Peter, my gt gt grandfather was a seaman as was his father Alain Pierre but my story begins with the adventures that Peter had as a boy of about 16 although he would have been about 12 when he went to sea.     

The adventures he wrote in a journal, part of which was found by a cousin when she was cleaning out some of her grandfather’s possessions after he had passed away.   We have no idea what happened to the first or last part of the journal but I hope you will enjoy our part of the journal which begins about 1830 when Peter would have been about 15 years of age.  Although there were very few dates in Peter’s journal he did mention particular ships so together with Lloyd’s Lists, his “Jersey Seaman’s Benefit Fund” record and a lot of help from various shipping enthusiasts,  I was able to tie some of these ships in with the dates he would have had his adventures.  Although Peter had beautiful hand writing it was difficult to transcribe his journal as he used no commas, fullstops or paragraphs….it just flowed.

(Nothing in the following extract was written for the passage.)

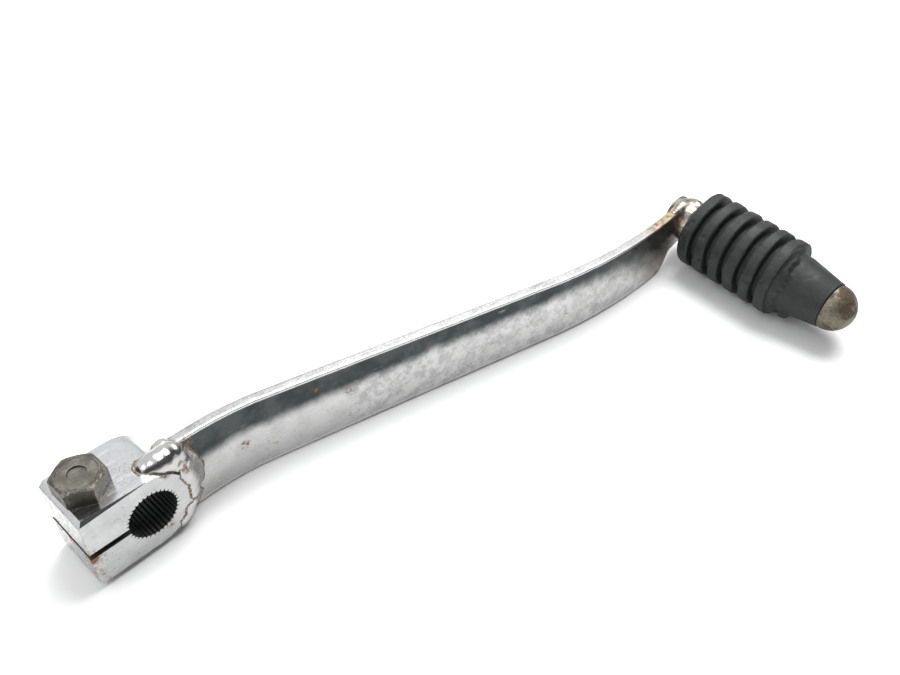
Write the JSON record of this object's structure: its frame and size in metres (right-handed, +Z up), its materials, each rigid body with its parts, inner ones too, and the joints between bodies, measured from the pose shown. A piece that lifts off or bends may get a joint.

In about 1830, Peter’s voyage took him to Russia when Cholera broke out and like any inquisitive boy while on shore going to the market every morning, being the junior member, to get the day’s rations for the ship’s company, he decided to check out “one of the vehicles going through the streets to see its contents only to find it contained 10 or 12 dead Russians packed in like herrings head to tail”.  He rejoined his ship and with a lading of wheat and feathers headed back to St Heliers, Jersey.

About 1831, whilst on his next voyage, the ship made lading of potatoes, codfish, bar iron, cyder wine and cordage and had a beautiful passage past Cape de Verde Island and Tenerife then headed to the south where they were chased by 2 schooners flying the American Flag and being the youngest on board he was sent to the main top mast to see what sort of crafts they were.   He spotted a large swivel gun and the form of several men and it was not long, because of the breeze, that it soon cradled up within hailing distance but luckily the cloud and a bad thunderstorm during the night they lost sight of the chasers.  

The ship arrived at Rio De Janeiro, after no more incidents, at the time that Don Pedro First abdicated the throne in favour of his 5 year old son Don Pedro 11, who was not crowned until 1840. 

There was a 94 gun ship on guard in Rio harbour and as usual Peter had to go ashore for the ships’ stores of oranges, banana and good strong coffee.  He was always on shore with the Captain and “had the pleasure of seeing the procession with the men covered in gold gems or diamonds and the ladies literally covered head, body and feet with one lady who had a wreath of diamonds over her head fast with a necklace around her neck that actually dragged upon the pavement”.   Although Peter was very intrigued by the procession he was still aware of the dangers and tested his Jack Knife to see whether it was sharp enough when he saw the fierce looking Portuguese besides their dark featured slaves holding the corners of their beautiful embroidered sadle cloths.  

With more thoughts of either being nabbed by the slaves or getting his head chopped off by one of the great men on horseback with great swords hanging by their sides, he decided to go to a Portuguese Coopery, or Pub in English, to spend his five shilling piece on a cup of coffee.    He was given a bag full of coppers about twice the size of an English penny, of which he had no idea of the value, however on getting into the boat when he returned he fell overboard and lost all his coppers whatever the value was.  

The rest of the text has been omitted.